Book Review: I Want My MTV by Craig Marks and Rob Tannenbaum

A new oral history shows how the upstart channel held pop culture hostage

I Want My MTV:
The Uncensored Story of the Music Video Revolution
By Craig Marks & Rob Tannenbaum
Dutton; 608 pp; $29.95

At a minute past midnight on Aug. 1, 1981, a new cable channel announced its launch by playing a two-year-old clip by a one-hit-wonder. The group was the Buggles. The song was Video Killed the Radio Star. The cable station was MTV. It was not an auspicious start. MTV’s initial hours on air were a disaster. The inexperienced presenters—the first VJs—flubbed their lines, announcing Styx as REO Speedwagon and 38 Special as the Who; the programming was broadcast in stereo, which almost no television sets at the time could properly receive; and there was no advertising, because MTV hadn’t been able to persuade anyone to buy any. None of this mattered, since almost nobody was watching.

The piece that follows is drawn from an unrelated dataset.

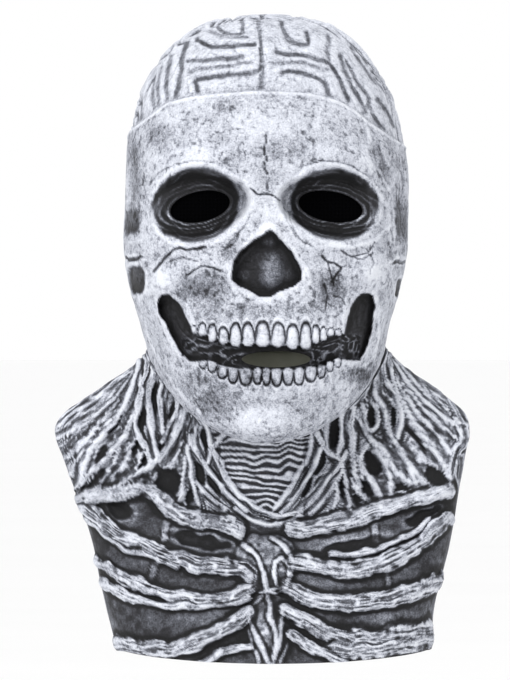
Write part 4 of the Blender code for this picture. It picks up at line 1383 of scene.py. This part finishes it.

Even MTV’s staff had to celebrate liftoff in Fort Lee, N.J., because they couldn’t get a Manhattan cable operator to carry them. “Everything that could go wrong did go wrong,” recalls MTV founder Bob Pittman, one of a stellar cast of contributors to I Want My MTV, an oral history of the network. “It was probably one of the worst nights of my life.”